International broadcasters such as Voice of America, Deutsche Welle, BBC World Service, Radio Cairo, and Radio Vatican are the only independent sources for many Ethiopians. Recently, though, BBC Monitoring, which tracks shortwave frequencies globally, has detected interference with the transmissions of Voice of America and Deutsche Welle. Government officials deny they are jamming signals.
The government has been particularly wary of freer media since some private newspapers in 2005 rallied behind opposition protests against alleged fraud in federal elections. Thousands were arrested for treason, including 15 journalists who were pardoned or acquitted earlier this year. Still, some journalists remain in prison for violating libel laws. Officials may also want to suppress news related to ongoing conflicts– insurgencies within the country, operations in Somalia, and border disputes with archenemy Eritrea.

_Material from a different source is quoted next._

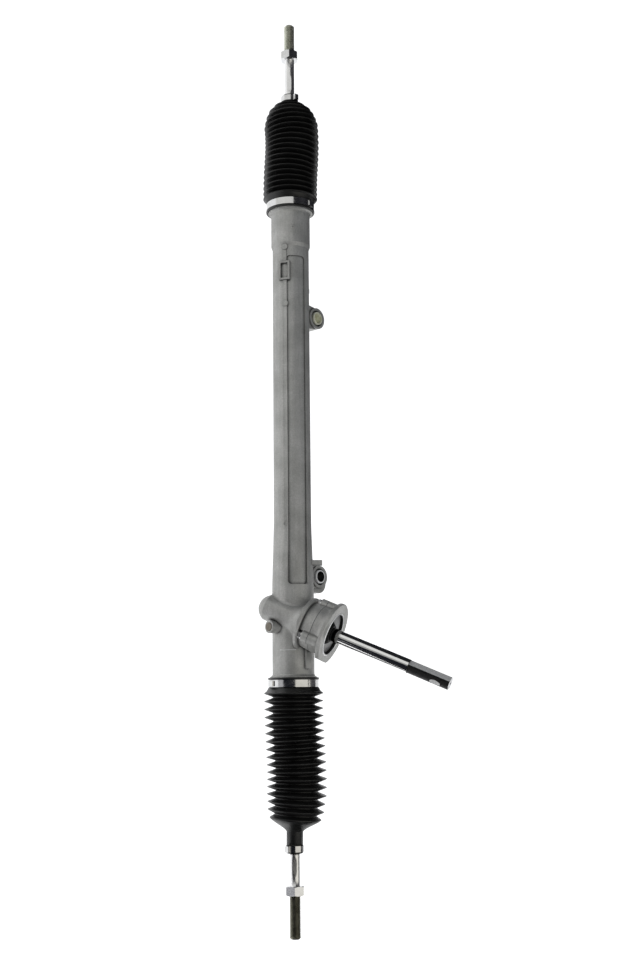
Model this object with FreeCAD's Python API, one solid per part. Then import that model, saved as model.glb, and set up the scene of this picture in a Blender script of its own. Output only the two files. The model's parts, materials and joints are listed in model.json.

According to Mr. Tafari, radio is a particularly sensitive medium in Ethiopia, with its predominantly rural, widely illiterate population. Radio propaganda was a critical factor in the success of Emperor Salassie's campaign to expel Italian occupiers. Underground radio stations – sometimes literally located under the ground – helped the current government, which began as an insurgent movement, overthrow a brutal socialist dictatorship in 1991. "The government is nervous," Tafari says.
The Ethiopian Broadcast Authority said that it will issue more radio licenses, and eventually TV broadcast licenses, once it is confident that the media is mature enough to regulate itself. The agency will monitor Meaza and Mimi to make sure they are not violating the Constitution, offending one of Ethiopia's myriad cultures, infringing on individual rights, or exacerbating ethnic tensions.
If Meaza and Mimi set an agreeable precedent, then more may be allowed to follow. If they do not, they could lose their licenses, or even face criminal charges. "I don't agree with this idea of letting the media say whatever it wants," says Desta Tesfaw, deputy director general of the Ethiopian Broadcast Authority. "This doesn't work in developing countries."
Some critics say Meaza and Mimi Sebihatu, a veteran of Voice of America who is setting up the other private radio station, were selected over 10 other applicants because of pro-government sympathies. Both have had shows on government radio.
Maeza says she has never been censored in seven years on the air, but has known when the government was unhappy with her. Self-censorship, she admits, may be tempting. "We say that it is just like walking on a tightrope because we are in a difficult position."
But Tesfay Hailemariam, a barber in Addis Ababa, is looking forward to more options. He recalls that the military regime used to block the insurgency's radio station. Now, he and his friends crowd into his tiny barbershop, with its one chair and a low wooden bench, to listen to a crackly shortwave broadcast in Amharic, transmitted by Germany's Deutsche Welle. They will be listening to Meaza and Ms. Mimi, they say, with great expectations.